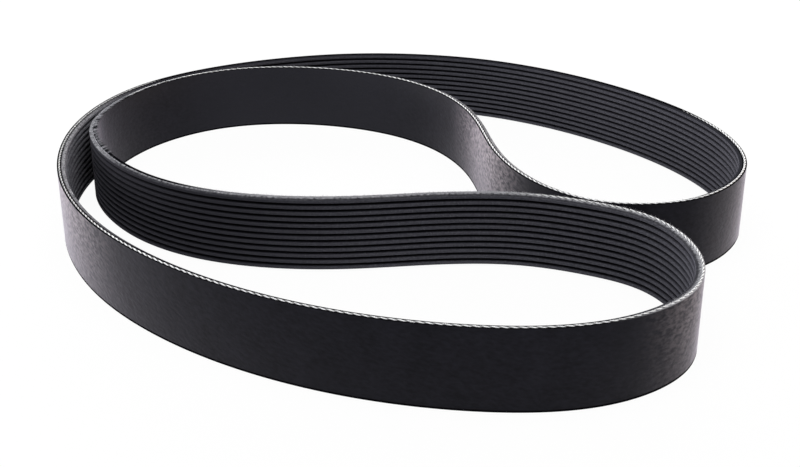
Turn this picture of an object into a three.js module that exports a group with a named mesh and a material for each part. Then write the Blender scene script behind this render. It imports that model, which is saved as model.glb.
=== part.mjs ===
// Serpentine belt: an endless ribbed drive belt, moulded in one piece and set down on its cut edge.
// It lies in a loose double loop: the smooth back is outside, the ribs are inside.
// Millimetres, +Z up. The origin is on the ground, under the middle of the belt's outline.

import * as THREE from "three";

// Section of the belt.
const RIB_COUNT = 12;
const RIB_PITCH = 3.56; // from one rib to the next, the standard pitch of a car's ribbed belt
const THICKNESS = 4.5; // from the smooth back to the flat top of a rib
const RIB_HEIGHT = 2.4; // from the floor of a groove to the flat top of a rib
const RIB_ANGLE = 40; // degrees between the two flanks of one rib
const GROOVE_FLOOR = 0.3; // width of the flat floor between two ribs
const BACK_CHAMFER = 0.2; // trimmed corner between the smooth back and a cut edge

// Space left between stretches that lie against each other.
const NEST_GAP = 0.8; // rib tops of the outer bend to rib tops of the inner bend, at the closest
const BACK_GAP = 0.9; // smooth back to smooth back, where the two right-hand lobes meet

// How far the inner bend stands off the outer one, before and after the closest place.
const NEST_ENTRY_GAP = 2.2;
const NEST_EXIT_GAP = 3;

// The path of the smooth back seen from above, x to the right and y away from the viewer.
// It is followed from the far left, down the left side and along the front.
const OUTER_BEND = [[-79, 203], [-133, 177.5], [-176.5, 136], [-199, 81], [-202.5, 21]];
const FRONT_STRAND = [[-188, -43], [-152.5, -107], [-95.5, -162], [-26, -198.5], [43, -212.5]];
const FRONT_LOBE = [[98, -205], [136.5, -174.5], [146.5, -131], [133, -92.5], [104, -71]];
const INNER_STRAND = [[64, -57.5], [15, -57.5], [-40, -63], [-100, -54], [-150, -21.5], [-182, 29]];
const UPPER_STRAND = [[-70, 176], [-14.5, 158], [25, 120.5], [45.5, 69], [54.5, 10], [73, -40.5]];
const FAR_LOBE = [[141, -73.5], [173, -57.5], [199, -15.5], [198, 44]];
const FAR_STRAND = [[168, 107], [114, 165], [49, 202], [-20, 213]];

// How finely the belt is cut into flat facets.
const STATION_COUNT = 96; // cross-sections round the belt
const BEND_SAMPLES = 1536; // places where the bend is measured before the stations are shared out
const STRAIGHTEST_RADIUS = 400; // a stretch straighter than this gets no fewer stations

const RUBBER = new THREE.MeshStandardMaterial({ color: 0x242429, roughness: 0.6, metalness: 0 });

// The point that lies a distance to the left of b, for someone who walks from a through b to c.
function leftOf([a, b, c], distance) {
  const heading = Math.atan2(c[1] - a[1], c[0] - a[0]);
  return [b[0] - distance * Math.sin(heading), b[1] + distance * Math.cos(heading)];
}

// The inner bend follows the outer one, rib tops facing rib tops across the gap, the other way round.
function innerBendPoints() {
  const gaps = [NEST_EXIT_GAP, NEST_GAP, NEST_ENTRY_GAP];
  return gaps.map((gap, i) => leftOf(OUTER_BEND.slice(i, i + 3), 2 * THICKNESS + gap)).reverse();
}

// The place where the far lobe's back comes to lie against the front lobe's back.
function touchPoint() {
  const meeting = [FRONT_LOBE.at(-2), FRONT_LOBE.at(-1), INNER_STRAND[0]];
  return leftOf(meeting, -BACK_GAP);
}

function pathPoints() {
  const points = [
    ...OUTER_BEND, ...FRONT_STRAND, ...FRONT_LOBE, ...INNER_STRAND, ...innerBendPoints(),
    ...UPPER_STRAND, touchPoint(), ...FAR_LOBE, ...FAR_STRAND,
  ];
  return points.map(([x, y]) => new THREE.Vector3(x, y, 0));
}

// A closed cubic spline through the given points, whose bend changes without a jump.
class LoopSpline extends THREE.Curve {
  constructor(points) {
    super();
    this.poles = LoopSpline.polesThrough(points);
  }

  // Each point is a sixth of its two neighbour poles and two thirds of its own: this settles the poles.
  static polesThrough(points) {
    const rounds = 60;
    const poles = points.map((p) => p.clone());
    for (let round = 0; round < rounds; round++) {
      poles.forEach((pole, i) => {
        const before = poles.at(i - 1);
        const after = poles[(i + 1) % poles.length];
        pole.copy(points[i]).multiplyScalar(6).sub(before).sub(after).divideScalar(4);
      });
    }
    return poles;
  }

  // The sum of the four poles round t, with the weights that a function of the place between two gives.
  blend(t, weightsAt, target) {
    const count = this.poles.length;
    const along = t * count;
    const first = Math.floor(along);
    target.set(0, 0, 0);
    weightsAt(along - first).forEach((weight, k) => {
      target.addScaledVector(this.poles[(first + k - 1 + count) % count], weight);
    });
    return target;
  }

  getPoint(t, target = new THREE.Vector3()) {
    const weights = (u) => [
      (1 - u) ** 3 / 6, (3 * u ** 3 - 6 * u ** 2 + 4) / 6,
      (-3 * u ** 3 + 3 * u ** 2 + 3 * u + 1) / 6, u ** 3 / 6,
    ];
    return this.blend(t, weights, target);
  }

  getTangent(t, target = new THREE.Vector3()) {
    const slopes = (u) => [
      -((1 - u) ** 2) / 2, (3 * u ** 2 - 4 * u) / 2, (-3 * u ** 2 + 2 * u + 1) / 2, u ** 2 / 2,
    ];
    return this.blend(t, slopes, target).normalize();
  }
}

// Places along the path for the cross-sections. A chord strays from an arc by its length squared over
// eight radii, so a stretch gets stations by the square root of its bend, and all facets stray alike.
function stationPlaces(path) {
  const places = Array.from({ length: BEND_SAMPLES + 1 }, (_, i) => i / BEND_SAMPLES);
  const shares = [0];
  for (let i = 0; i < BEND_SAMPLES; i++) {
    const length = path.getPoint(places[i]).distanceTo(path.getPoint(places[i + 1]));
    const turn = path.getTangent(places[i]).angleTo(path.getTangent(places[i + 1]));
    const bend = Math.max(turn / length, 1 / STRAIGHTEST_RADIUS);
    shares.push(shares[i] + length * Math.sqrt(bend));
  }
  const total = shares[BEND_SAMPLES];
  let next = 0;
  return Array.from({ length: STATION_COUNT }, (_, station) => {
    while (shares[next + 1] < (station / STATION_COUNT) * total) next++;
    const step = (station / STATION_COUNT) * total - shares[next];
    return (next + step / (shares[next + 1] - shares[next])) / BEND_SAMPLES;
  });
}

// Outline of the section as [depth from the smooth back, height above the ground] pairs.
function sectionOutline() {
  const width = RIB_COUNT * RIB_PITCH;
  const floorDepth = THICKNESS - RIB_HEIGHT;
  const flankRise = RIB_HEIGHT * Math.tan(THREE.MathUtils.degToRad(RIB_ANGLE / 2));
  const outline = [[0, width - BACK_CHAMFER], [0, BACK_CHAMFER], [BACK_CHAMFER, 0], [floorDepth, 0]];
  for (let rib = 0; rib < RIB_COUNT; rib++) {
    const low = rib * RIB_PITCH + GROOVE_FLOOR / 2;
    const high = (rib + 1) * RIB_PITCH - GROOVE_FLOOR / 2;
    outline.push([floorDepth, low], [THICKNESS, low + flankRise]);
    outline.push([THICKNESS, high - flankRise], [floorDepth, high]);
  }
  outline.push([floorDepth, width], [BACK_CHAMFER, width]);
  return outline;
}

// The shift that brings the middle of the belt's outline over the origin.
function centring(path, places) {
  const box = new THREE.Box3().setFromPoints(places.map((t) => path.getPoint(t)));
  return box.getCenter(new THREE.Vector3()).negate();
}

// The section carried round the path, each corner at its own depth to the left of the smooth back.
function beltGeometry() {
  const path = new LoopSpline(pathPoints());
  const places = stationPlaces(path);
  const shift = centring(path, places);
  const outline = sectionOutline();
  const corners = outline.length;

  const positions = places.flatMap((t) => {
    const back = path.getPoint(t).add(shift);
    const along = path.getTangent(t);
    return outline.flatMap(([depth, height]) => [back.x - along.y * depth, back.y + along.x * depth, height]);
  });

  const faces = [];
  for (let station = 0; station < places.length; station++) {
    const here = station * corners;
    const there = ((station + 1) % places.length) * corners;
    for (let corner = 0; corner < corners; corner++) {
      const next = (corner + 1) % corners;
      faces.push(here + corner, here + next, there + next, here + corner, there + next, there + corner);
    }
  }

  const geometry = new THREE.BufferGeometry();
  geometry.setAttribute("position", new THREE.Float32BufferAttribute(positions, 3));
  geometry.setIndex(faces);
  geometry.computeVertexNormals();
  return geometry;
}

const belt = new THREE.Mesh(beltGeometry(), RUBBER);
belt.name = "serpentine_belt";

const part = new THREE.Group();
part.add(belt);

export default part;
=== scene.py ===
"""Serpentine belt: an endless ribbed rubber drive belt, standing on its cut edge in a pale studio.

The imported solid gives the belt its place. This script sweeps a finer belt of the same sizes along the
same path, with rounded ribs, the twisted cords that the slitting knife laid bare and the frayed fibres
of the edge, and dresses each of them. Everything is in metres, +Z up, with the origin on the ground
under the middle of the loop.
"""

import logging
import math
from dataclasses import dataclass
from enum import Enum

import bpy
import numpy as np
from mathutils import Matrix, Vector


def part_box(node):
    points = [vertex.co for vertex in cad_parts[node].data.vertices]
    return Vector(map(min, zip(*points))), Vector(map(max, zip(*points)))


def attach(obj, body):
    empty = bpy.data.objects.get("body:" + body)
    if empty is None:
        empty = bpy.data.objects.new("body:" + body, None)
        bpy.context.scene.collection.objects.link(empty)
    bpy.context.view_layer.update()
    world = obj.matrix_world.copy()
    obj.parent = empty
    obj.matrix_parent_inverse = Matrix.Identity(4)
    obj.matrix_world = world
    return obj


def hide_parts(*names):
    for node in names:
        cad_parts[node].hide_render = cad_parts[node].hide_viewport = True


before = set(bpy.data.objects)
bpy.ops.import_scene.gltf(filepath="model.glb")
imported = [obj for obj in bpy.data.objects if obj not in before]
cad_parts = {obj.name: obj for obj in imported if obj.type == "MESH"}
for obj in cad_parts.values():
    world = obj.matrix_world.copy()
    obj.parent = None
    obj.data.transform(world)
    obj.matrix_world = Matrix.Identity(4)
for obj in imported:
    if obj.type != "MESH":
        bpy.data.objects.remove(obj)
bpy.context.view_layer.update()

logging.basicConfig(level=logging.INFO, format="%(message)s")
log = logging.getLogger("belt")

Point = tuple[float, float]
Place = tuple[float, float, float]
Colour = tuple[float, float, float, float]
Tree = bpy.types.NodeTree
Socket = bpy.types.NodeSocket

MM = 0.001
UP = (0.0, 0.0, 1.0)
WHITE = "#ffffff"
CAD_NODE = "serpentine_belt"
CAD_BODY = "root"

# The belt is about 2.25 m long. Laid out as a ring it has this radius, near enough for a pattern's slant.
RING_RADIUS = 2.25 / math.tau

# This keeps a fibre that points straight up from having no side.
NEARLY_NOTHING = 1e-9

# The mix node has the same names for its numbers and its colours, so these sockets are reached by place.
NUMBER_A, NUMBER_B = 2, 3
COLOUR_A, COLOUR_B, MIXED_COLOUR = 6, 7, 2


def linear(code: str) -> Colour:
    """Turns an sRGB hex colour into the linear numbers that a shader takes.

    Args:
        code: Six hex digits after a hash sign.

    Returns:
        Red, green, blue and an alpha of 1.
    """
    parts = [int(code[i : i + 2], 16) / 255 for i in (1, 3, 5)]
    light = [p / 12.92 if p <= 0.04045 else ((p + 0.055) / 1.055) ** 2.4 for p in parts]
    return (light[0], light[1], light[2], 1.0)


def add_node(
    tree: Tree, kind: str, inputs: dict[str | int, object] | None = None, **settings: object
) -> bpy.types.Node:
    """Adds one node to a tree, with its settings and its links.

    Args:
        tree: The tree that the node goes into.
        kind: Blender's name for the type of node.
        inputs: For each input, by name or number, either a value or the output that feeds it.
        **settings: The node's own properties.

    Returns:
        The new node.
    """
    node = tree.nodes.new(kind)
    for name, value in settings.items():
        setattr(node, name, value)
    for key, value in (inputs or {}).items():
        if isinstance(value, Socket):
            tree.links.new(value, node.inputs[key])
        else:
            node.inputs[key].default_value = value
    return node


# The path and the section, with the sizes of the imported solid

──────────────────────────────

Exactly as written, please reproduce the lines from the first line of the data to the line containing "const NEST_EXIT_GAP = 3;", inclusive, and nothing else.

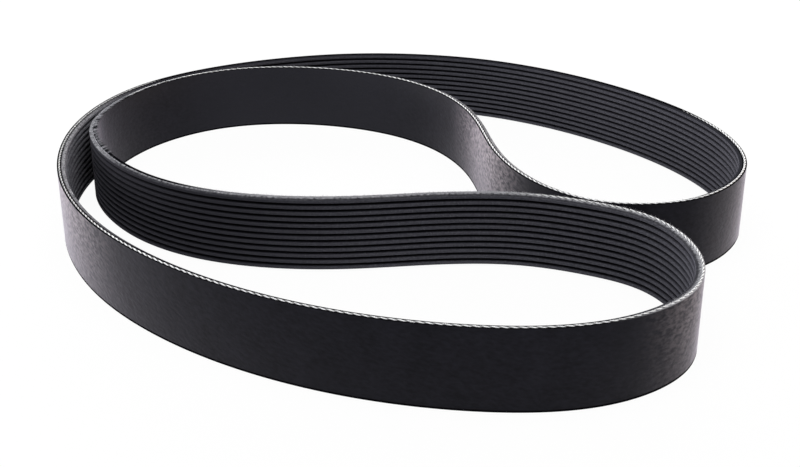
Turn this picture of an object into a three.js module that exports a group with a named mesh and a material for each part. Then write the Blender scene script behind this render. It imports that model, which is saved as model.glb.
=== part.mjs ===
// Serpentine belt: an endless ribbed drive belt, moulded in one piece and set down on its cut edge.
// It lies in a loose double loop: the smooth back is outside, the ribs are inside.
// Millimetres, +Z up. The origin is on the ground, under the middle of the belt's outline.

import * as THREE from "three";

// Section of the belt.
const RIB_COUNT = 12;
const RIB_PITCH = 3.56; // from one rib to the next, the standard pitch of a car's ribbed belt
const THICKNESS = 4.5; // from the smooth back to the flat top of a rib
const RIB_HEIGHT = 2.4; // from the floor of a groove to the flat top of a rib
const RIB_ANGLE = 40; // degrees between the two flanks of one rib
const GROOVE_FLOOR = 0.3; // width of the flat floor between two ribs
const BACK_CHAMFER = 0.2; // trimmed corner between the smooth back and a cut edge

// Space left between stretches that lie against each other.
const NEST_GAP = 0.8; // rib tops of the outer bend to rib tops of the inner bend, at the closest
const BACK_GAP = 0.9; // smooth back to smooth back, where the two right-hand lobes meet

// How far the inner bend stands off the outer one, before and after the closest place.
const NEST_ENTRY_GAP = 2.2;
const NEST_EXIT_GAP = 3;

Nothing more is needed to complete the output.